動画を作ると人生が変わる(3)~学習環境を整える人になった
反転授業の研究の田原真人です。
10年前に動画を作り始めたことで、人生がどのように変わってきたのかを連載しています。
動画講義が、「リアルの代替ではないバーチャル」であり、受講者が倍速再生や一時停止を使いながら、自分の理解のペースに合わせて動画で学んでいるのを見て、2008年頃には、僕のマインドは大きくシフトしました。
動画で学べるのであれば、教師が同じ授業を繰り返すよりも、動画でいいじゃないかと思ったのです。
僕は、教室で教えるのがとても好きで、生徒たちの注目を浴びて「教師を演じる」ことに快感を感じていましたが、それは、今後、動画に置き換わっていくことになるのだということを実感したのです。
そして、次の時代の教師の役割は、学習環境を整えることになると思いました。
通常、生徒が学んでいく流れは、次のようなものだと思います。
(Step 1) 教師の授業を聴き、内容を理解する。
(Step 2) 問題を解き、理解度を確かめる。
(Step 3) 分からないことがあれば、教師に質問する。
(Step 4) 繰り返し練習して定着させる。
このような学んでいく流れの中の、どこをITによって代替可能なのだろうかということを考えるようになりました。
そして、もしかしたら、代替以上のプラスの効果を生み出す方法はないだろうかと考えたのです。
教える仕事をしている人なら、誰もが感じていることだと思いますが、生徒から来る質問の多くは同じものです。
それは、ある意味、自分の教え方の分かりにくさを反映しているものなので、それをフィードバックとして、教師は説明の仕方を改善しているのだと思います。

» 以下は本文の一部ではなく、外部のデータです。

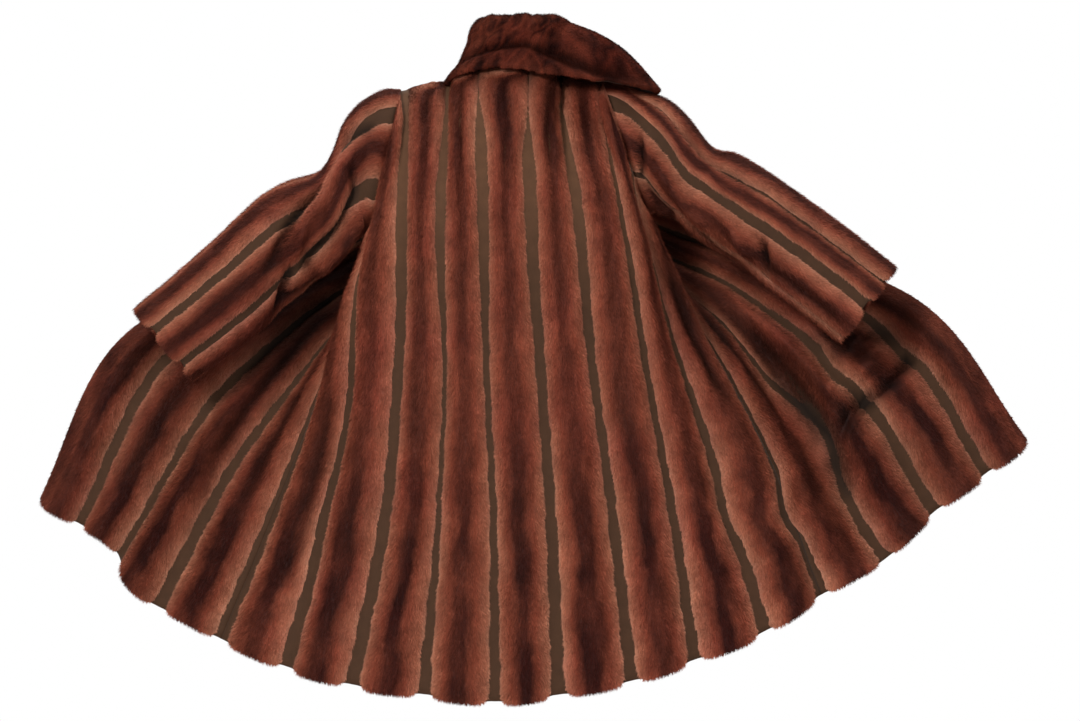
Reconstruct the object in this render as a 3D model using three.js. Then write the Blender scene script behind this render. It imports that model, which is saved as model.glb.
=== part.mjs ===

でも、誰にでも分かりやすい説明というものは存在しないし、すべてを「説明の改善」で解決できるわけではありません。
だから、「講義動画」+「Q&A」という組み合わせで学べるようにしたらどうかなと思ったのです。
Q&Aと講義動画を紐づけておいて、分からないことがあれば、その講義に関連付けられているQ&Aを読んで、それで解決しなかったらQ&Aに新規投稿して回答してもらう。
このようにすれば、効率よく学べる学習環境が整えられると思ったのです。
この試みは、結構、うまくいって、今、学んでいる受講生は、「動画講義+10年分のQ&A」という学習環境で学んでいます。
自分では疑問に感じなかったことを、他の人の質問を読むことで気がつくことができ、理解が深まるという体験が語られています。
10年前の受講生の質問が、今、学んでいる人の役に立ったりしているのです。
断片的な情報が、適切に蓄積され、使えるように配置されることで、全体として価値を持ってくるという側面に気づくことができました。
動画を作り始めたことで、自己イメージを教師から、学習環境を整える人へシフトすることができたのです。